追杀多了几次,施邢发现鬼母无法离开这片医院太远——想来还是镇物的缘故——就投了件白大褂假装成医生混了进来。
就是他现在身上穿的那件。
萧闻斋突然在旁边道:“前几日有人问导演是否还有医院的医生没撤场……”
“啊?”陶知爻张了张嘴。
施邢纳闷地看了过来,“撤场?”
“呃……”陶知爻尴尬地眨了眨眼,抬起一根指头,指了指萧闻斋,“他们在拍戏。”
施邢张大了嘴。
施邢的眼神,落在了趴在他怀里不停蹭,不停撒娇的鬼婴身上。
“这事还有商量的余地吗?”陶知爻问道。
施邢摇了摇头,又点点头。
只听他解释道:“我们只管尸体之事,只要他从尸体里面出来。”施邢指了指陶知爻怀里的鬼婴,意思是这具死去婴孩的躯壳,“那其他的事情我就不管了。”
陶知爻点了点头,表示理解。
就好像他们五显一脉,管和水相关的事情也会比较多一些,比如害人的水鬼是一定会去抓的。
话已至此,相当于是各退一步。
陶知爻看向鬼母,后者虽然对这具来之不易的躯壳有些不舍,但也深知再这么耗下去,她和鬼婴肯定是打不过施邢的。
于是唯一的回应,就只能是点了点头。
陶知爻抱着鬼婴站起身。
他掂了掂怀里的小肉墩墩,鬼婴似乎有所感应,抬起头看他。
“妈咪……”
陶知爻戳了戳他凉丝丝的脸蛋,“都说了……”
话到了最后,他叹了口气,心说算了。
一阵淡淡的黑气,从怀里婴孩的身上飘了出来,不一会儿,陶知爻几人就看到鬼母的怀里多了一个尖嘴獠牙的婴孩。
那孩子看起来的确吓人,目光直勾勾地看着陶知爻。
陶知爻却也不怕似的,朝它笑了笑。
鬼婴感受到陶知爻的笑意,嘴巴咧得更大了些。
这时,就听鬼母“咦”了一声。
陶知爻和施邢望过去,就见从方才开始一直从医院底下冒出来的,锁在鬼母脖子上的黑气枷消失了。
鬼母道:“我,我自由了?”
一股强大的怨念,从她的眼底爆发了出来。
她看着陶知爻和施邢,认真地道:“两位大师,我听你们说你们不管其他的闲事,那我可否去杀了那负心汉?”
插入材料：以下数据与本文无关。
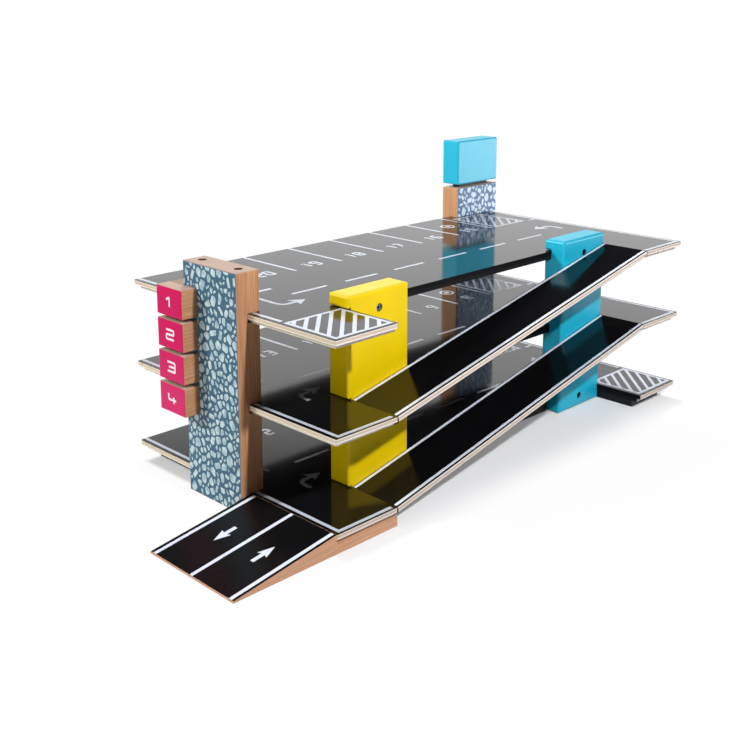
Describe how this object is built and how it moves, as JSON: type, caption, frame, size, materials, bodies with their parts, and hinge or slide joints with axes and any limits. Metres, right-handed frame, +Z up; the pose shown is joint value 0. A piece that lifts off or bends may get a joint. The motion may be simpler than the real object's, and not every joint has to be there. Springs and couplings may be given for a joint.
{
  "type": "toy parking garage",
  "caption": "Toy parking garage: stacked plywood decks with parking bays, sloping ramps, an entry wedge, painted pillars and timber towers with a plug-in cap.",
  "frame": {"origin": "middle of the part's bounding box, on the floor that the plinth, pillars and towers stand on", "axes": "+X to the right along the decks, from the entry wedge to the rear tower; +Y to the back, away from the ramps; +Z up"},
  "size_m": [0.609, 0.279, 0.26],
  "materials": {
    "printed_deck": "black printed plywood, glossy",
    "printed_ramp": "black printed plywood and solid wood, glossy on top",
    "plywood": "clear varnish, satin",
    "black_paint": "black paint, satin",
    "timber": "clear varnish, satin",
    "yellow_paint": "yellow paint, satin",
    "cyan_paint": "cyan paint, satin",
    "sign_paint": "pink printed face on natural wood, satin",
    "screw_steel": "bright zinc",
    "black_plastic": "moulded, matt"
  },
  "bodies": {
    "garage": {"deck_1_top": "printed_deck", "deck_2_top": "printed_deck", "deck_3_top": "printed_deck", "deck_1_base": "plywood", "deck_2_base": "plywood", "deck_3_base": "plywood", "plinth_front": "black_paint", "plinth_back": "black_paint", "plinth_left": "black_paint", "plinth_right": "black_paint", "front_tower": "timber", "rear_tower": "timber", "yellow_pillar": "yellow_paint", "cyan_pillar": "cyan_paint", "yellow_pillar_screws": "screw_steel", "cyan_pillar_screws": "screw_steel", "sign_block_1": "sign_paint", "sign_block_2": "sign_paint", "sign_block_3": "sign_paint", "sign_block_4": "sign_paint", "sign_dowels": "timber"},
    "lower_ramp": {"lower_ramp": "printed_ramp"},
    "upper_ramp": {"upper_ramp": "printed_ramp"},
    "entry_ramp": {"entry_ramp": "printed_ramp"},
    "cap": {"tower_cap": "cyan_paint", "cap_connector": "black_plastic"}
  },
  "joints": [
    {"name": "lower_ramp_slide", "type": "slide", "parent": "garage", "child": "lower_ramp", "axis": [0, -1, 0], "range_m": [0, 0.07]},
    {"name": "upper_ramp_slide", "type": "slide", "parent": "garage", "child": "upper_ramp", "axis": [0, -1, 0], "range_m": [0, 0.07]},
    {"name": "entry_ramp_slide", "type": "slide", "parent": "garage", "child": "entry_ramp", "axis": [-1, 0, 0], "range_m": [0, 0.075]},
    {"name": "cap_lift", "type": "slide", "parent": "garage", "child": "cap", "axis": [0, 0, 1], "range_m": [0, 0.05]}
  ]
}
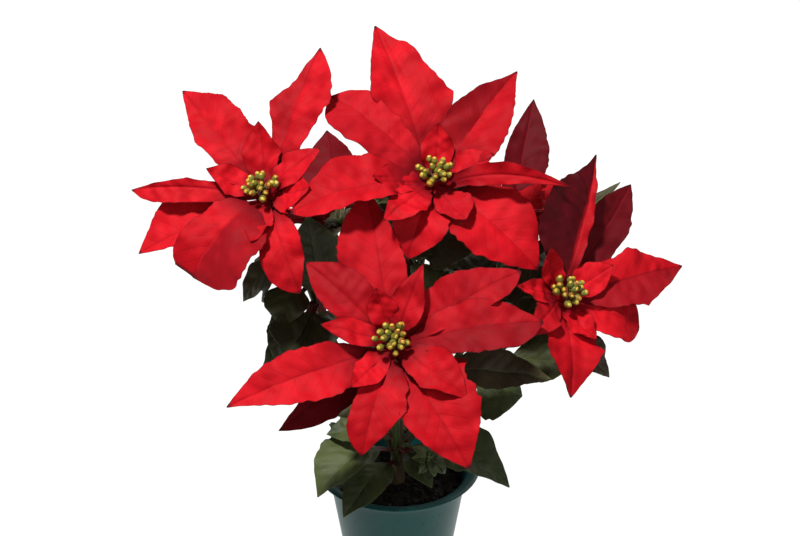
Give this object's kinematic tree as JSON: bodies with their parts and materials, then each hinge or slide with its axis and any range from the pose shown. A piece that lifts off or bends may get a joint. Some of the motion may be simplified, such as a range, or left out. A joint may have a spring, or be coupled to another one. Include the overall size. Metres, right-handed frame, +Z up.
{
  "type": "potted poinsettia",
  "caption": "Potted poinsettia: open heads of red bracts around yellow cyathia on green leafy stems, in a tapered plastic pot of soil.",
  "frame": {"origin": "centre of the pot's flat base, on the surface the pot stands on", "axes": "+Z up along the pot's axis; the pictured side of the plant faces -Y, with +X to the right as seen from there"},
  "size_m": [0.475, 0.3593, 0.5181],
  "materials": {
    "pot_plastic": "satin",
    "potting_soil": "crumbly, matte",
    "bark": "rough",
    "leaf": "soft satin",
    "bract": "velvety",
    "cyathium": "satin"
  },
  "bodies": {
    "root": {"pot": "pot_plastic", "soil": "potting_soil", "trunk": "bark", "left_stem": "leaf", "left_bracts": "bract", "left_cyathia": "cyathium", "top_stem": "leaf", "top_bracts": "bract", "top_cyathia": "cyathium", "front_stem": "leaf", "front_bracts": "bract", "front_cyathia": "cyathium", "right_stem": "leaf", "right_bracts": "bract", "right_cyathia": "cyathium", "back_right_stem": "leaf", "back_right_bracts": "bract", "back_right_cyathia": "cyathium", "back_left_stem": "leaf", "back_left_bracts": "bract", "back_left_cyathia": "cyathium"}
  },
  "joints": []
}
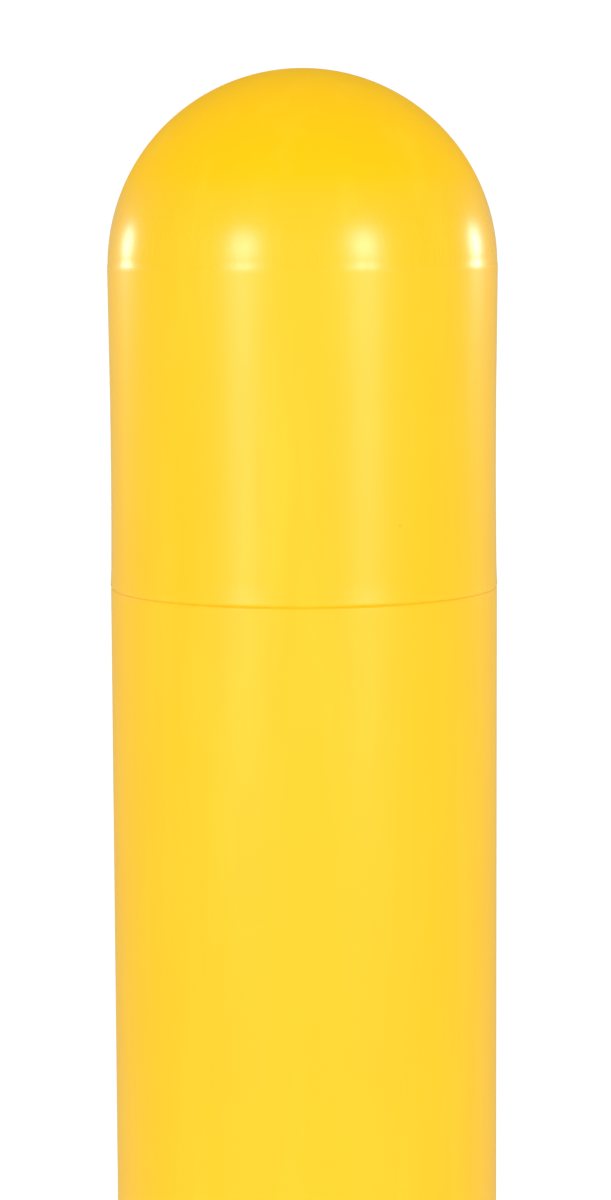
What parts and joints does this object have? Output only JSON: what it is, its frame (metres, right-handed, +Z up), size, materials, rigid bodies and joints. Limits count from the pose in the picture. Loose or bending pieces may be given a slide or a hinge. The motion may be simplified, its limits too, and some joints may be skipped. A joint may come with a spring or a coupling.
{
  "type": "retractable bollard",
  "caption": "Round domed street post in a plastic cover that sinks on a gas spring into a buried steel casing and locks with a key-turned bolt.",
  "frame": {"origin": "centre of the post at ground level, in the plane of the cover plate's top face", "axes": "+Z up along the post, +Y towards the lock at the back, -Y the front"},
  "size_m": [0.37, 0.37, 2.1926],
  "materials": {
    "yellow_plastic": "moulded polyethylene, semi-gloss, fine vertical wipe marks",
    "galvanised_plate": "hot-dip galvanised, dull with spangle",
    "galvanised_tube": "hot-dip galvanised tube",
    "stainless": "brushed stainless steel",
    "zinc_fixings": "bright zinc plate",
    "chromed_rod": "hard chromed and polished",
    "black_enamel": "black enamel",
    "reinforcing_bar": "mill scale with light rust",
    "bronze": "bearing bronze",
    "nylon": "machined nylon",
    "rubber": "moulded rubber",
    "foam": "closed-cell foam tape"
  },
  "bodies": {
    "casing": {"cover_plate": "galvanised_plate", "cover_screws": "stainless", "frame_plate": "galvanised_plate", "wiper_seal": "rubber", "casing_tube": "galvanised_plate", "upper_guide": "nylon", "guide_screws": "zinc_fixings", "stop_ring": "galvanised_plate", "top_buffer": "rubber", "guide_rails": "galvanised_plate", "casing_base": "galvanised_plate", "base_buffers": "rubber", "drain_spigot": "galvanised_plate", "anchor_bars": "reinforcing_bar", "base_bracket": "galvanised_plate", "base_pin": "zinc_fixings", "rod_eye": "zinc_fixings", "gas_rod": "chromed_rod", "gas_piston": "bronze", "lock_housing": "galvanised_plate", "spindle_bracket": "galvanised_plate", "lock_screws": "zinc_fixings", "spindle_bushes": "bronze", "bolt_bush": "bronze", "bolt_guide": "bronze", "key_tube": "galvanised_plate", "flap_pivot": "stainless"},
    "post": {"post_tube": "galvanised_tube", "lower_sleeve": "yellow_plastic", "dome_cap": "yellow_plastic", "foam_strips": "foam", "lock_eyelets": "stainless", "head_plate": "galvanised_plate", "stop_collar": "galvanised_plate", "lower_guide": "nylon", "foot_ring": "galvanised_plate", "foot_screws": "zinc_fixings", "gas_cylinder": "black_enamel", "gas_gland": "bronze", "gas_nut": "zinc_fixings"},
    "spindle": {"key_spindle": "stainless", "spindle_pinion": "bronze", "pinion_pin": "stainless", "spindle_circlip": "black_enamel"},
    "bolt": {"lock_bolt": "stainless"},
    "flap": {"keyhole_cover": "stainless"}
  },
  "joints": [
    {"name": "post_slide", "type": "slide", "parent": "casing", "child": "post", "axis": [0, 0, -1], "range_m": [0, 0.916], "stiffness_N_per_m": 170, "springref_m": -3.2},
    {"name": "spindle_turn", "type": "hinge", "parent": "casing", "child": "spindle", "pos_m": [0.019, 0.14285, 0], "axis": [0, 0, 1], "range_deg": [0, 90]},
    {"name": "bolt_slide", "type": "slide", "parent": "casing", "child": "bolt", "axis": [0, -1, 0], "range_m": [0, 0.01885]},
    {"name": "flap_swing", "type": "hinge", "parent": "casing", "child": "flap", "pos_m": [-0.015, 0.14285, 0], "axis": [0, 0, -1], "range_deg": [0, 90]}
  ],
  "couplings": [
    {"joint": "spindle_turn", "follows": "bolt_slide", "rad_per_m": 83.333}
  ]
}
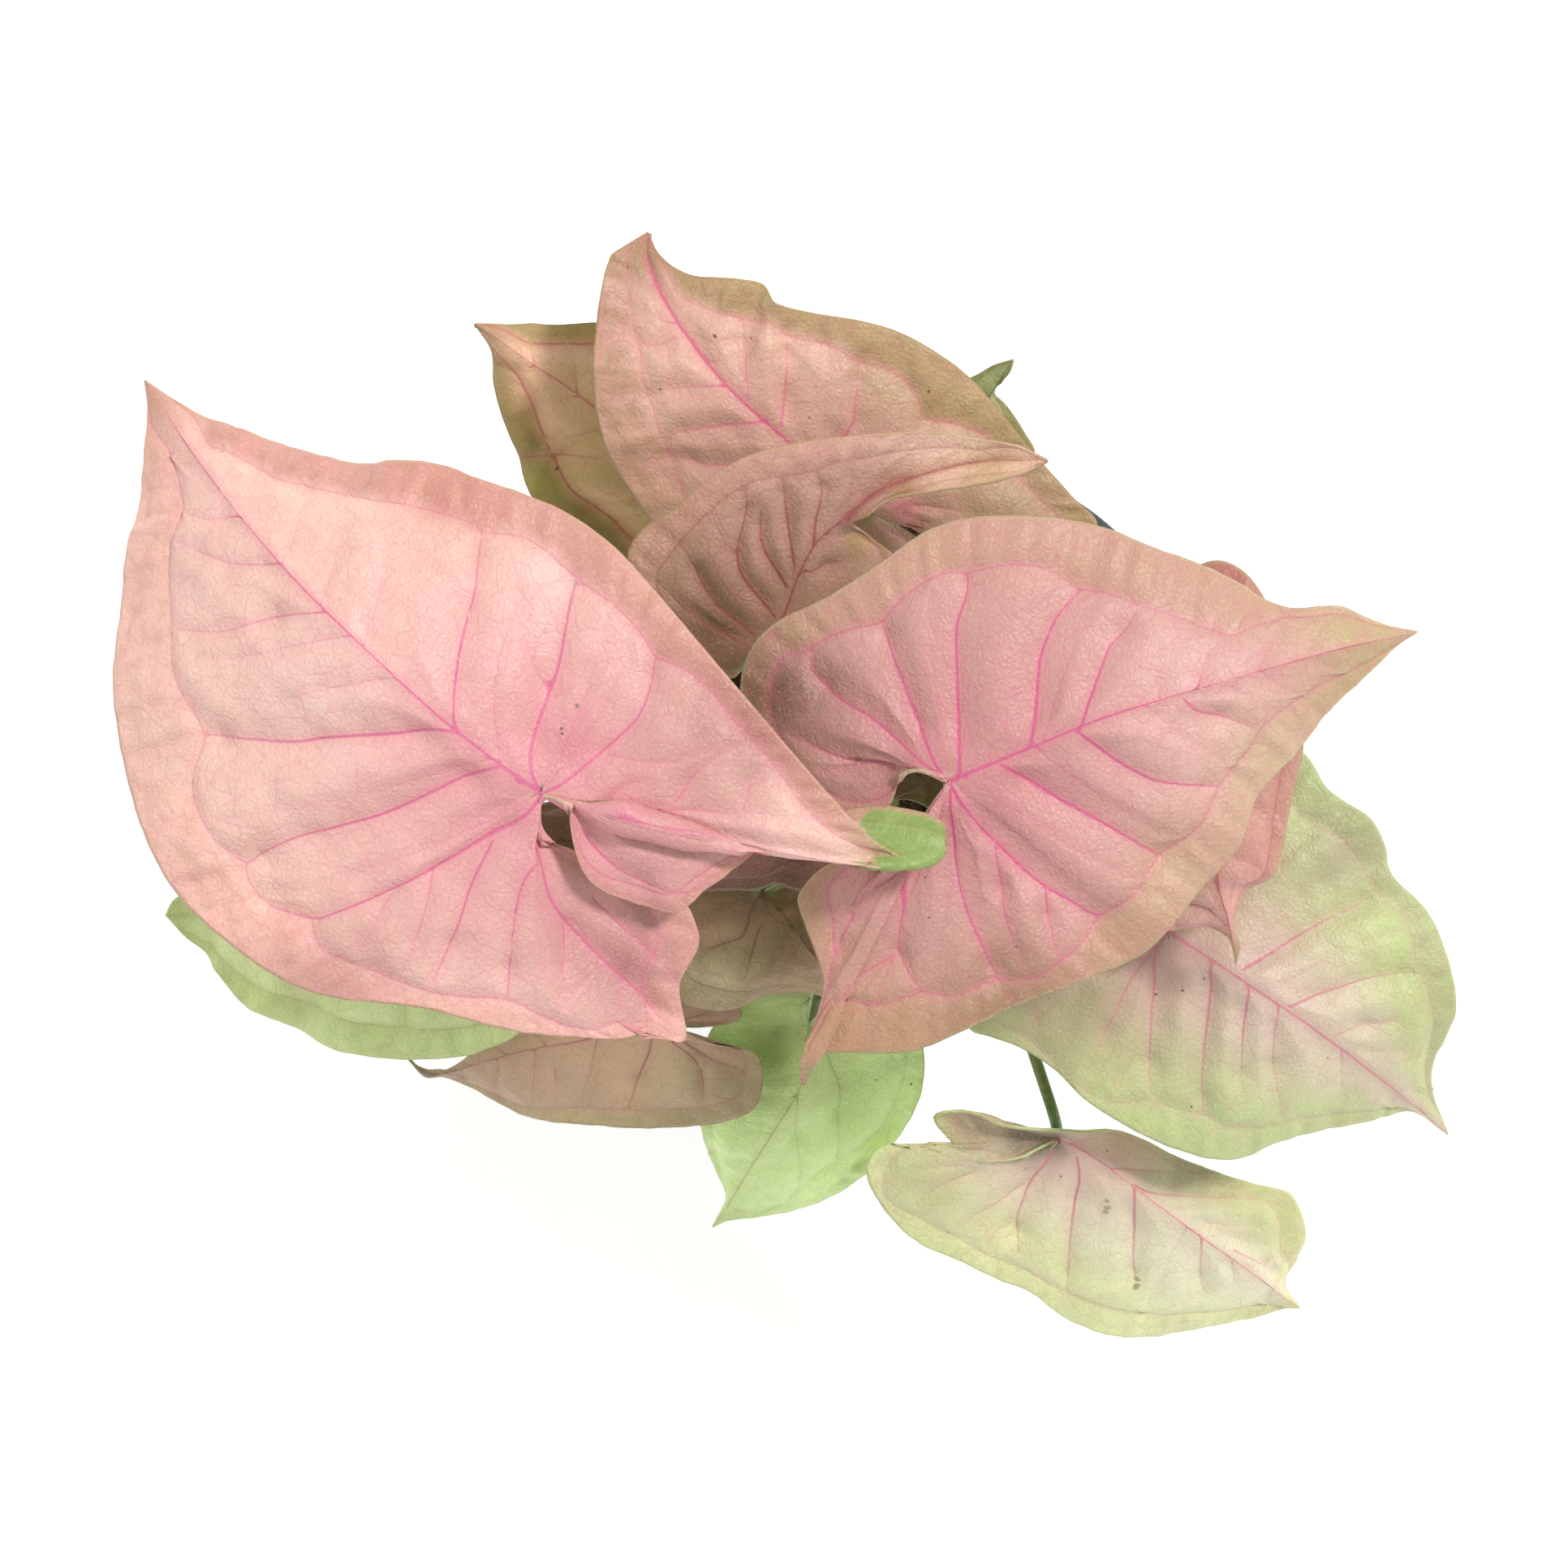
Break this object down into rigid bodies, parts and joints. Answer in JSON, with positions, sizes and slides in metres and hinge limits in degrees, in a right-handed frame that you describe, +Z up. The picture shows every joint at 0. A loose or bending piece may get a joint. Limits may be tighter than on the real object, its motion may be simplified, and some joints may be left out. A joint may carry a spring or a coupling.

被丈夫长埋于此地,魂魄永世不得轮回,还要被镇物压制的滋味,她已经尝了数十年。
说没有怨念,是不可能的。
施邢闻言微微一顿。
妖物有害人之意,按理来说,不论是哪一脉的传承,都应该管。
但刚刚陶知爻也把鬼母经历的事情和施邢说了,说真的,施邢也觉得那个为了一己私利,居然忍心把妻子镇压在此处的男人该死。
就当他想要和陶知爻商量一下看看怎么办的时候,却不料后者开口,看向萧闻斋。
“我们晚上吃什么呀?”
就好像鬼母的话,他完全没听到一般。
施邢张了张嘴,正要说什么,却猛地明白了陶知爻的意思。
于是,到了嘴边的话语一转,变成了:“诶,你们也没吃饭吗,我也没吃。”
一旁的鬼母看着两人的反应,翘起了嘴角,她认真地弯下腰鞠了一躬表示感谢,而后带着哐哐用爪子磨牙,准备去找亲爹的鬼婴化作一道黑风,消失在了北医附三院旧院的上空之中。
说话声渐渐小了下来。
施邢还是没忍住抬头望了一眼,“真的没事吗?”
话音未落,地上掀起一阵黑风阴气,一黑一白两道身影从中飘了出来。
是来自地府的勾魂使者,黑白无常。
陶知爻曾和谢必安还有范无救在东岳有一面之缘,但今日所见,却并非那两位。
是了,黑白无常只是官名,只不过名气最大和地位最高的是谢必安和范无救而已,但其实每个城市甚至一些大城市的城区,都有各司其职的黑白无常。
陶知爻下意识地看了一眼自己的手腕。
他的手腕上还有谢必安和范无救给的一条黑气凝结成的手链,之前用过一次后,就没什么威力了,但手链还挂在他手上。
这动作,吸引了那边黑白无常的注意。
他俩赶紧上前,朝陶知爻一礼。
这可是谢大人和范大人的气息啊!
陶知爻朝他们礼貌性地点了点头,双方客套了几句。
就听黑无常道:“敢为这位小哥,刚刚在这附近,是否可有看到一个女子生魂,应当还带着一个婴孩小魂。”